Mighty Heapという(おそらく)ロシア人によるプロジェクトがある。ロシア語圏の伝説的な名曲を、初音ミクのボーカルで、機械翻訳した日本語歌詞でカバーするというこれまでにこの世界にはなかった作品を世に送り出している。
ろうそくを点灯したとき 心が温まる
それってはお祝いの感じだろうか
街を遊ばれる風が僕にすぐ笑ってくる
巨大な時計 なくなるようだ
機械翻訳はたまに素晴らしい詩を作る。この日本語発ではない美しい日本語がMighty Heapのかけがえのない良さである。
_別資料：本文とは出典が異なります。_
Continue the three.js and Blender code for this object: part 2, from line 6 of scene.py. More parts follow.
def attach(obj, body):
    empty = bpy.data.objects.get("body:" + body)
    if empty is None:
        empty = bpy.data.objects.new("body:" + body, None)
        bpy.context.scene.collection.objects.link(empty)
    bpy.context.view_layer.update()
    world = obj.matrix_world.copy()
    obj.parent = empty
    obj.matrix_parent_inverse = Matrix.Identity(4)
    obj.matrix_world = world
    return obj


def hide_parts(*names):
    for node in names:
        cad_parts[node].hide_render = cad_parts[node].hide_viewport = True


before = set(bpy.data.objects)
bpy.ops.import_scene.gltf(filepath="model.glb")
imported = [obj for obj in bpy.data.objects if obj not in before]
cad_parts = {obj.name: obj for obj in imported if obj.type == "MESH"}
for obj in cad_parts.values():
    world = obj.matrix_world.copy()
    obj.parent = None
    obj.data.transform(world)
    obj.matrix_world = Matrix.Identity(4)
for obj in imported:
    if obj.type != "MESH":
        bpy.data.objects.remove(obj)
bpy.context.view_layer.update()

原曲はSteklovataというロシアのボーイズボーカルグループで、メンバー4名のうち2名は孤児らしい。ロシア語圏のインターネットではミーム化している非常に有名な曲で、それにまつわるいろいろなエピソードがあるのだけど、ここで詳しく語る余裕はない。
どんどんいこう。リリカルなリフと叫びあげるようなサビが特徴的な「黎明に」はАльянс(英語に直すとalliance、さらに日本語に直すと「同盟」)というバンドの曲であり、おそらくロシア圏以外では全く知られていない名曲だろう。
「お人形さんにされた~」というメロディアスなサビが耳に残るこの曲は、ロシアのPanic at the Discoともいうべきゴシックロックバンドの曲をカバー元にしている。初音ミクにぴったりな曲調ですね。
こちらの曲はパンク極まりない原曲をきれいにアレンジしてこのプロジェクトの方向性を示している。原曲とはまたひとつ違った曲の良さを新しいアレンジで引き出せる、それがアーティストのひとつの力なのでしょう。
ということで僕はずっとMighty Heapを応援していたのだが、その彼らが最近このような動画を投下した。
お久しぶりです
Mighty Heapです
と、VOICE担当の結月ゆかりです
ご覧の通り、俺らは最近カバー曲をあまり出せなかった
けど、この6ヶ月間は俺らにとって非常に困難でした
ギターの浪人はやっと大学を卒業した
ベースはモスクワに引っ越し、時々メールをしてるし、
自分の店を開いたキーボード君は繁文縟礼で、時間がない
あの左利きのバカドラマーは今、風邪を引いたままこのテキストを書いている
まー、またたくさんのミスしたでしょう
でも、頑張ります
飽きるまで頑張ります
多分
エモ過ぎる。これより美しい詩(うた)、この世にないなと思いました。繁文縟礼って言葉なに? どうやって出てきたんだ。彼らの動画の日本での知名度は0なので、ぜひ、日本人の誰かに見てほしい、あわよくば流行ってほしい。ロシアになんとなく好感を持っているあなた、どうですか? すごくいいカバーしてますよ、Mighty Heapは。飽きるまで頑張ってほしい。ずっと聴くから。ありがとう、Mighty Heap。